Mais ces deux passions ne sont peut-être que le dévoiement de deux autres passions humaines qui sont au contraire essentielles à reconnaître, à cesser de refouler au nom d’une honte qui serait une fausse conscience chrétienne, ou bien au nom d’une pseudo-indifférence stoïcienne qui nous prétend détachés du monde. Ce sont la joie et la tristesse. Quand on lit en détail les Psaumes, écrit-il, on y voit « un portrait au vif (…) de toutes les douleurs, tristesses, craintes, doutes espérances, sollicitudes, perplexités, voire jusques aux émotions confuses desquelles les esprits des hommes ont accoutumé d’être agités (…) ce que nous avons honte de déclarer devant les hommes ». Loin de cacher ces faiblesses, « le cœur (…) bien purgé de cette méchante infection d’hypocrisie », la lecture nous autorise pleinement la plainte et la louange. Au miroir des Ecritures, nous nous voyons tels que nous sommes, nous pouvons chanter tels que nous sommes, dépouiller la tristesse et la plainte de l’amertume de l’accusation et du ressentiment, et dépouiller la joie et la louange de la vanité des mérites.
D’où l’importance des Psaumes dans le travail sur soi et la reconnaissance, à tous les sens du terme, de nos passions les plus profondes.

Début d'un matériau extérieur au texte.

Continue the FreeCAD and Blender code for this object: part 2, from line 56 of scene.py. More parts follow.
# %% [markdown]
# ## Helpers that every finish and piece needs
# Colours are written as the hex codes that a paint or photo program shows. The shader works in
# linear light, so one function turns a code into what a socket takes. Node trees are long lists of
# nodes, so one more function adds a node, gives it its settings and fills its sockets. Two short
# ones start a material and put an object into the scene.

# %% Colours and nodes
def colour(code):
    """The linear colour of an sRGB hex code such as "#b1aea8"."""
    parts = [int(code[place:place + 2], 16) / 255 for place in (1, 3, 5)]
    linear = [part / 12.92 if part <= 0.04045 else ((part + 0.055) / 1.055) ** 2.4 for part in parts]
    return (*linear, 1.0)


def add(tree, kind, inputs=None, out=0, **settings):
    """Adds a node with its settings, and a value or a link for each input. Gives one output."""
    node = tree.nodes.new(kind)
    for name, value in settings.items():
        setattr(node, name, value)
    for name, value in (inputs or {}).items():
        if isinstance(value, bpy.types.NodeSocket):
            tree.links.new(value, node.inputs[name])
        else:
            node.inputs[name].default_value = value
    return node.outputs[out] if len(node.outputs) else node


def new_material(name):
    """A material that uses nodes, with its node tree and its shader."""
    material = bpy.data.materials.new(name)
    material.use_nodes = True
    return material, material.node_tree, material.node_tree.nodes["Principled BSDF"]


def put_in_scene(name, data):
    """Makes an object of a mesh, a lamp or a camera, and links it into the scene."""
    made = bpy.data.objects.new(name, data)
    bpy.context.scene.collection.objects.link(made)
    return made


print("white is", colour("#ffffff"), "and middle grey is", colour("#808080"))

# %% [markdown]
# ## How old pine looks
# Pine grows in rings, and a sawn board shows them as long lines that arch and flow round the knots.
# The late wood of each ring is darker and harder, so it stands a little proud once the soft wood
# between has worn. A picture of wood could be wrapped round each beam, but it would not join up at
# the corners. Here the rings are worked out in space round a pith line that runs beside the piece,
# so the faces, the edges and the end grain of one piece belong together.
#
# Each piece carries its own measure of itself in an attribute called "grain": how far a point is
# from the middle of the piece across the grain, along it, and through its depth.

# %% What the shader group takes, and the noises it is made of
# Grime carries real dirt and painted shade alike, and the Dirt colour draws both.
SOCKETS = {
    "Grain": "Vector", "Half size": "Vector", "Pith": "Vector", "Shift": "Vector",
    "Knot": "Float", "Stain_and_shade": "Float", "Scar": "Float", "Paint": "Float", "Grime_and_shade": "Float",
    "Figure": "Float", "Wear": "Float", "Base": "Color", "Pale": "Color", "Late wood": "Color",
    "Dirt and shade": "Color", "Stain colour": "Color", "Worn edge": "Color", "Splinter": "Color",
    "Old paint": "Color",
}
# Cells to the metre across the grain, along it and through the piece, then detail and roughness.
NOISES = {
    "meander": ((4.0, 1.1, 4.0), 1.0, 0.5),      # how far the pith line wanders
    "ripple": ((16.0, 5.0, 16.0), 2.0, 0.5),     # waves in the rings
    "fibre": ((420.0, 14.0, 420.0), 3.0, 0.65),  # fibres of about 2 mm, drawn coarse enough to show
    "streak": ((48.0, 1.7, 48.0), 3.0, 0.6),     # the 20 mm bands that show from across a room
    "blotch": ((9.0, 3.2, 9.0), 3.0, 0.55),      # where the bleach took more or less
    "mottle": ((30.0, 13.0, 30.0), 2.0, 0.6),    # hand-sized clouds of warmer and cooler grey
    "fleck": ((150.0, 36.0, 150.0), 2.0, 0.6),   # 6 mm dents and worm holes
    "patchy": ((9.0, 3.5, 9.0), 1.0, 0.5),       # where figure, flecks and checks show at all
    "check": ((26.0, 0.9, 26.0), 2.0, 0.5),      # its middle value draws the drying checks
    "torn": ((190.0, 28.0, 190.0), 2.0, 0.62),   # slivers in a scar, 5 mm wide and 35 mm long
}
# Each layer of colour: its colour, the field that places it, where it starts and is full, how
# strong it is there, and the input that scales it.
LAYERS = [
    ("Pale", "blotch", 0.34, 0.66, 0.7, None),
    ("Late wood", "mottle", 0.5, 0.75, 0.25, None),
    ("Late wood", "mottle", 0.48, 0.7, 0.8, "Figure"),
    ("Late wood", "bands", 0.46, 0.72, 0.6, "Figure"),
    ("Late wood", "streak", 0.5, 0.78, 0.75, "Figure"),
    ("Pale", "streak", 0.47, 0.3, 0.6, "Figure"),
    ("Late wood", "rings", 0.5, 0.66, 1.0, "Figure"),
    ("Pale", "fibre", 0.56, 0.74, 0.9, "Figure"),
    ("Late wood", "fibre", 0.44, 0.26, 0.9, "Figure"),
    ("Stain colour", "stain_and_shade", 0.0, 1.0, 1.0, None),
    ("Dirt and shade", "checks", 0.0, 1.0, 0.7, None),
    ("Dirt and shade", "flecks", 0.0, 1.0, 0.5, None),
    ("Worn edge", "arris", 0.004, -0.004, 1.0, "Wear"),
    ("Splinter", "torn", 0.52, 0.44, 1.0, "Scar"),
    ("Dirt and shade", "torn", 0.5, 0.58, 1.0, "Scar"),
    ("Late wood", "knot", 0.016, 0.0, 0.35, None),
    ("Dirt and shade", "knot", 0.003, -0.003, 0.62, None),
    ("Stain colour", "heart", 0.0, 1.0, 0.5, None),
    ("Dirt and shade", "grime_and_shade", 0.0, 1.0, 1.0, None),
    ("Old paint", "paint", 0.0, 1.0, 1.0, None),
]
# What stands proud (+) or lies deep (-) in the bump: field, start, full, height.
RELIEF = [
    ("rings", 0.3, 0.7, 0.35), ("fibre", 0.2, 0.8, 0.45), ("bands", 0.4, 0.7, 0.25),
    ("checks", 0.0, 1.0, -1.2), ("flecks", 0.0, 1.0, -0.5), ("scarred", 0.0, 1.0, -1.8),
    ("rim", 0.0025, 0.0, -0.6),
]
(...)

Comment interprétons-nous nos passions ? Quel usage en faisons-nous ? C’est ici le cœur de la sagesse dans la spiritualité calviniste, et sur la tranche des vieilles Bibles de famille, ce n’est pas un hasard si l’on verra d’abord salis les Evangiles et les Psaumes.
Je bénirai Dieu en tous temps
Sa louange sans cesse en ma bouche
En Dieu mon âme se loue
Qu’ils écoutent les humbles qu’ils jubilent !
Qui regarde vers lui resplendira
Sur son visage point de honte
Un pauvre a crié, Dieu écoute
De toutes ses angoisses il le sauve (Ps 34)
A voir ton ciel ouvrage de tes doigts
La lune et les étoiles que tu fixas
Qu’est donc le mortel, que tu en gardes mémoire
Le fils d’Adam, que u en prennes souci ? (Ps 8)
Olivier Abel
Publié dans , « A la découverte de Jean Calvin »
Lyon, Editions Olivétan, 2009, p. 45-59.